## [THE PROBLEM]
Repeat exactly the lines from the start of the material below up to and including the "return x, up" line.
====== DATA PROVIDED ======
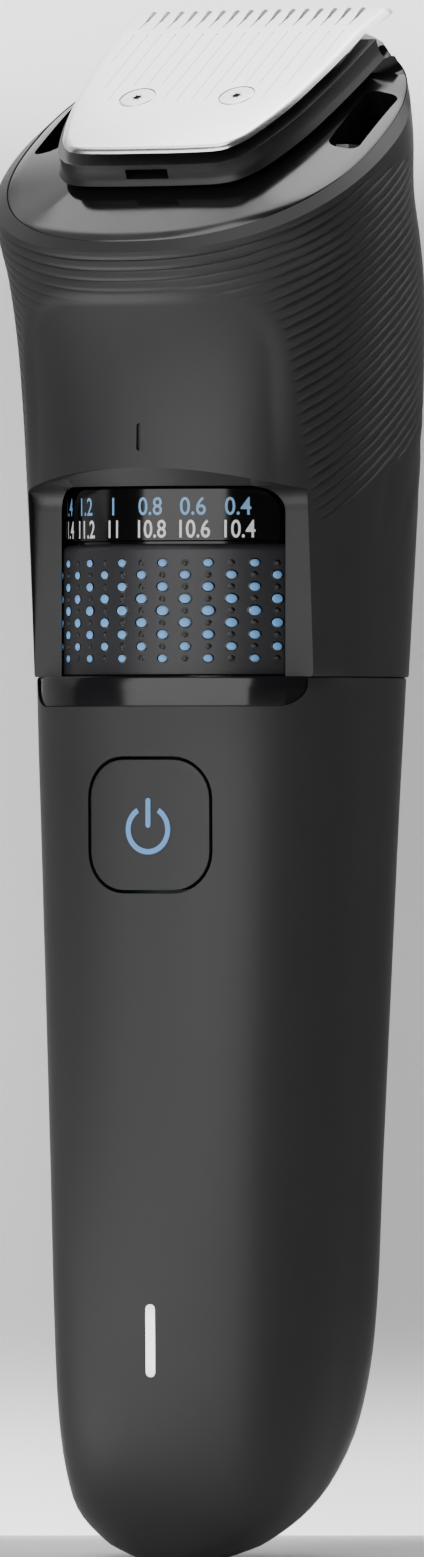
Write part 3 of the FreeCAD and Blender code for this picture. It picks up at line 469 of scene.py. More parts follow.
# %% Upper housing shell
DECK_CENTRE, DECK_HALF, DECK_POWER = 77.55, (21.7, 23.0), 2.35


def deck_edge(angle, extra=0.0):
    """The rim's inner edge, seen square to the deck: across, and up the head."""
    c, s = np.cos(angle), np.sin(angle)
    x = (DECK_HALF[0] + extra) * np.sign(c) * np.abs(c) ** (2 / DECK_POWER)
    up = DECK_CENTRE + (DECK_HALF[1] + extra) * np.sign(s) * np.abs(s) ** (2 / DECK_POWER)
    return x, up


def upper_housing():
    columns = 320
    angle = turns(columns)
    top = rim_height(angle, RIM_N - 0.75, -PROUD)
    rows = []
    fine, reach = 250, 35.0
    for k in range(fine):
        rows.append(shape_skin(on_body(angle, top - reach * k / fine, -PROUD)))
    start = top - reach
    for k in range(17):
        z = start + (SPLIT_Z + 0.35 - start) * k / 16
        rows.append(shape_skin(on_body(angle, z, -PROUD)))
    rows.append(on_body(angle, np.full(columns, SPLIT_Z + 0.05), -PROUD + 0.06))
    rows.append(on_body(angle, np.full(columns, SPLIT_Z), -PROUD + 0.3))
    circle = 18.35
    bottom = np.arctan2(rows[-1][:, 1], rows[-1][:, 0])
    for z in (SPLIT_Z, 119.0):
        rows.append(np.stack([circle * np.cos(bottom), circle * np.sin(bottom), np.full(columns, z)], 1))
    rows.append(np.stack([14 * np.cos(bottom), 14 * np.sin(bottom), np.full(columns, 119.0)], 1))
    rows.append(np.stack([14 * np.cos(bottom), 14 * np.sin(bottom), np.full(columns, 120.6)], 1))
    for z in (121.0, 132.0):
        rows.append(on_body(angle, np.full(columns, z), 2.6))
    x, s = deck_edge(angle, 0.03)
    for n, tight in ((RIM_N - 2.4, 0.985), (RIM_N - 0.12, 1.0)):
        rows.append(np.array([leant(a * tight, DECK_CENTRE + (b - DECK_CENTRE) * tight, n)
                              for a, b in zip(x, s)]))
    rows.append(np.array([leant(a * 1.002, DECK_CENTRE + (b - DECK_CENTRE) * 1.002, RIM_N)
                          for a, b in zip(x, s)]))
    return ring_solid("upper_shell", rows)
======
## [SOLUTION FOR THIS EXERCISE]
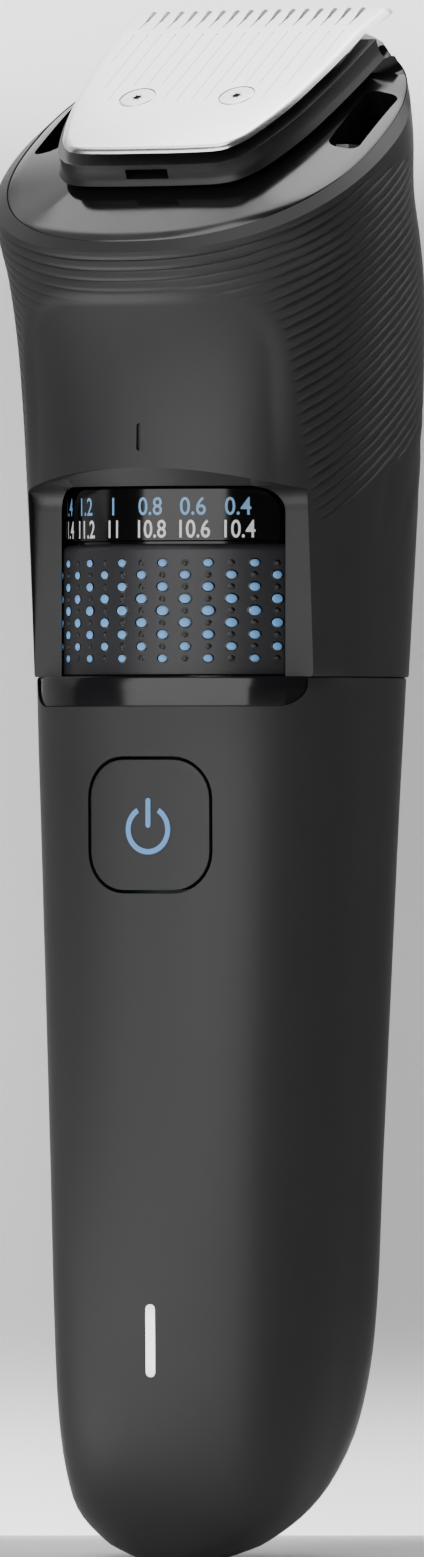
Write part 3 of the FreeCAD and Blender code for this picture. It picks up at line 469 of scene.py. More parts follow.
# %% Upper housing shell
DECK_CENTRE, DECK_HALF, DECK_POWER = 77.55, (21.7, 23.0), 2.35


def deck_edge(angle, extra=0.0):
    """The rim's inner edge, seen square to the deck: across, and up the head."""
    c, s = np.cos(angle), np.sin(angle)
    x = (DECK_HALF[0] + extra) * np.sign(c) * np.abs(c) ** (2 / DECK_POWER)
    up = DECK_CENTRE + (DECK_HALF[1] + extra) * np.sign(s) * np.abs(s) ** (2 / DECK_POWER)
    return x, up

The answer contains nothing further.